Source material:
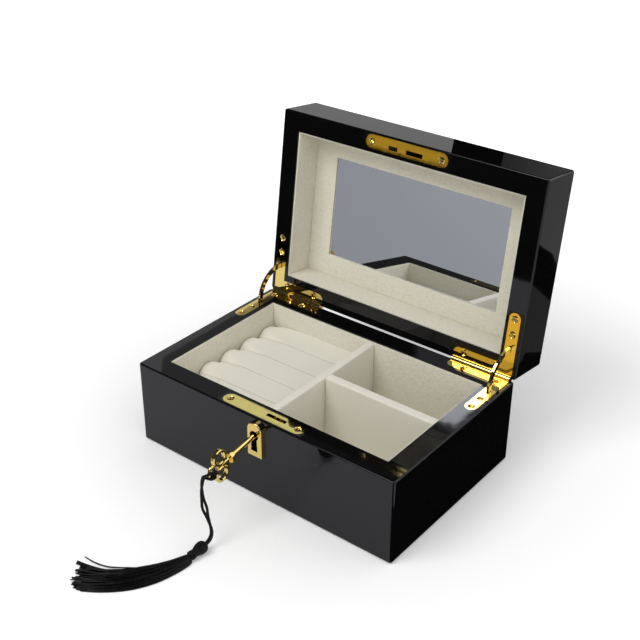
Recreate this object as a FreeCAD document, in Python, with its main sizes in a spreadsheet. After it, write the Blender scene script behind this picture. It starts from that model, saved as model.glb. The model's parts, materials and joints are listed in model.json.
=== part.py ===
import FreeCAD, Part
import math
import os
from types import SimpleNamespace

import Sketcher
from FreeCAD import Placement, Rotation, Vector

# Lacquered jewelry box with a mirror in its lid, standing open.
# The origin is the centre of the underside, +X to the right, -Y to the front, +Z up.
# The lid pieces are drawn closed and then turned open about the hinge axis.

# Driving dimensions, in millimetres and degrees
SIZES = {
    "box_width": 200,
    "box_depth": 131,
    "base_height": 59,
    "lid_height": 33.1,
    "parting_gap": 0.6,
    "open_angle": 97.5,
    "base_wall": 14,
    "lid_wall": 13.2,
    "corner_round": 1.6,
    "edge_round": 0.9,
    "felt_thickness": 0.8,
    "felt_inset": 3,
    "floor_thickness": 8,
    "lid_panel_thickness": 6.5,
    "liner_thickness": 1.2,
    "liner_drop": 0.8,
    "soft_gap": 0.2,
    "divider_thickness": 6,
    "divider_drop": 1,
    "cross_divider_thickness": 6.5,
    "cross_divider_shift": 0.2,
    "roll_gap": 0.4,
    "roll_drop": 14.5,
    "roll_flat": 1.2,
    "roll_end_round": 2.6,
    "mirror_depth": 22,
    "surround_thickness": 1.2,
    "window_width": 136.4,
    "window_height": 70.8,
    "window_shift": 0.3,
    "glass_thickness": 2,
    "glass_lap": 4,
    "axis_setback": 0.2,
    "leaf_thickness": 1.4,
    "leaf_edge": 3,
    "side_leg_width": 8,
    "side_leg_length": 44,
    "back_leg_width": 8.6,
    "back_leg_length": 43,
    "back_leg_round": 4,
    "barrel_radius": 2.3,
    "barrel_relief": 0.2,
    "wood_relief": 0.3,
    "knuckle_gap": 0.3,
    "hinge_pin_radius": 1.1,
    "running_fit": 0.05,
    "screw_head_radius": 2.1,
    "screw_head_height": 1.1,
    "screw_head_dome": 0.25,
    "screw_head_sink": 0.25,
    "screw_shank_radius": 0.9,
    "screw_length": 8,
    "screw_fit": 0.03,
    "screw_cross_length": 3,
    "screw_cross_width": 0.75,
    "screw_cross_depth": 0.9,
    "side_screw_near": 29.5,
    "side_screw_far": 40,
    "back_screw_inset": 6,
    "base_back_screw_near": 8.5,
    "base_back_screw_far": 33.5,
    "lid_back_screw_near": 14.9,
    "lid_back_screw_far": 38.3,
    "stay_radius": 19.8,
    "stay_width": 3.2,
    "stay_thickness": 1.5,
    "stay_play": 0.3,
    "stay_stop_gap": 0.1,
    "nub_height": 0.8,
    "nub_angle": 2.4,
    "mortise_play": 0.2,
    "mortise_spare_angle": 3,
    "lock_plate_length": 62.3,
    "lock_plate_width": 9.5,
    "lock_plate_thickness": 1.2,
    "lock_plate_inset": 6.6,
    "lock_screw_reach": 26.5,
    "lock_slot_left": 2.2,
    "lock_slot_right": 17,
    "lock_slot_width": 2.8,
    "striker_length": 62.5,
    "striker_inset": 6.1,
    "striker_slot_left": 0,
    "striker_slot_right": 12.4,
    "blind_slot_left": -13.5,
    "blind_slot_right": -6.6,
    "hook_pocket_depth": 6,
    "hook_pocket_spare": 1.1,
    "case_left": -14,
    "case_right": 24,
    "case_inset": 2.4,
    "case_depth": 8.4,
    "case_height": 26.3,
    "case_wall": 0.7,
    "case_fit": 0.15,
    "hook_inset": 7.3,
    "hook_thickness": 2,
    "hook_outer_radius": 10.8,
    "hook_inner_radius": 9.2,
    "hook_arm_angle": 3,
    "hook_tip_angle": 30,
    "hook_arm_width": 2,
    "hook_hub_radius": 2.4,
    "hook_pin_radius": 1.2,
    "pivot_offset": 3.4,
    "pivot_drop": 5.8,
    "tail_length": 8.5,
    "peg_radius": 0.8,
    "peg_length": 2.3,
    "escutcheon_width": 11,
    "escutcheon_height": 24,
    "escutcheon_drop": 2.5,
    "escutcheon_thickness": 2.6,
    "escutcheon_round": 0.6,
    "keyhole_drop": 11.3,
    "keyhole_radius": 3.3,
    "keyhole_reach": 11.2,
    "keyhole_neck": 4,
    "keyhole_foot": 5,
    "keyhole_spare": 0.3,
    "key_drop": 11.5,
    "key_droop": 8,
    "key_shank_radius": 1.6,
    "key_inside": 7.6,
    "key_outside": 19.1,
    "key_collar_radius": 2.5,
    "key_collar_length": 1.5,
    "key_shoulder_radius": 3.5,
    "key_shoulder_length": 2,
    "key_bit_length": 8.5,
    "key_bit_width": 1.6,
    "key_bit_thickness": 2,
    "key_bit_margin": 0.1,
    "key_bore_depth": 4,
    "drill_pin_radius": 0.6,
    "drill_pin_entry": 3,
    "drill_pin_play": 0.1,
    "bow_reach": 7.6,
    "bow_spread": 6.2,
    "bow_ring_radius": 4.5,
    "bow_rim_width": 2.2,
    "bow_rim_thickness": 3,
    "bow_rim_bevel": 0.5,
    "bow_tip_step": 6,
    "bow_tip_radius": 3.7,
    "bow_tip_wire": 1,
    "bow_plate_thickness": 1.7,
    "cord_diameter": 2,
    "hitch_wire": 0.75,
    "hitch_gap": 0.05,
    "hitch_knot_radius": 1.6,
    "hitch_knot_drop": 0.7,
    "head_radius": 4.1,
    "head_top_radius": 2,
    "neck_radius": 3,
    "neck_end": 10,
    "band_radius": 3.1,
    "band_length": 3,
    "skirt_lift": 0.1,
    "skirt_gap": 0.35,
}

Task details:
Restate word for word only the lines running from the beginning of the data to the line holding "# The lid pieces", both included.

Exercise result:
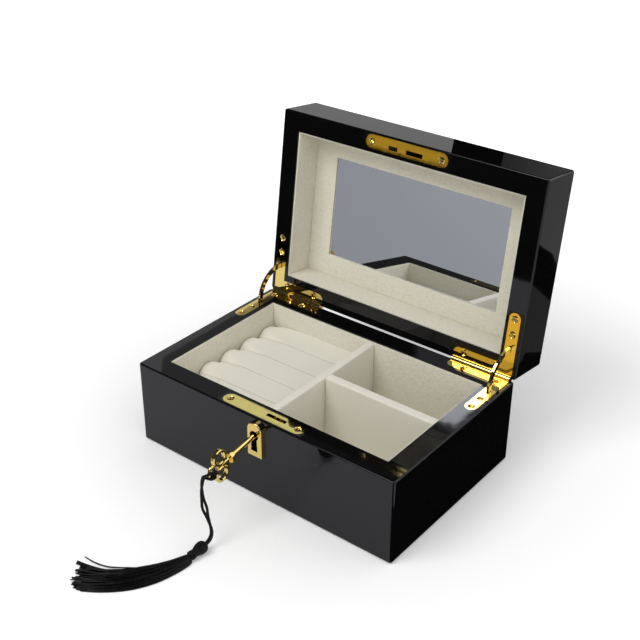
Recreate this object as a FreeCAD document, in Python, with its main sizes in a spreadsheet. After it, write the Blender scene script behind this picture. It starts from that model, saved as model.glb. The model's parts, materials and joints are listed in model.json.
=== part.py ===
import FreeCAD, Part
import math
import os
from types import SimpleNamespace

import Sketcher
from FreeCAD import Placement, Rotation, Vector

# Lacquered jewelry box with a mirror in its lid, standing open.
# The origin is the centre of the underside, +X to the right, -Y to the front, +Z up.
# The lid pieces are drawn closed and then turned open about the hinge axis.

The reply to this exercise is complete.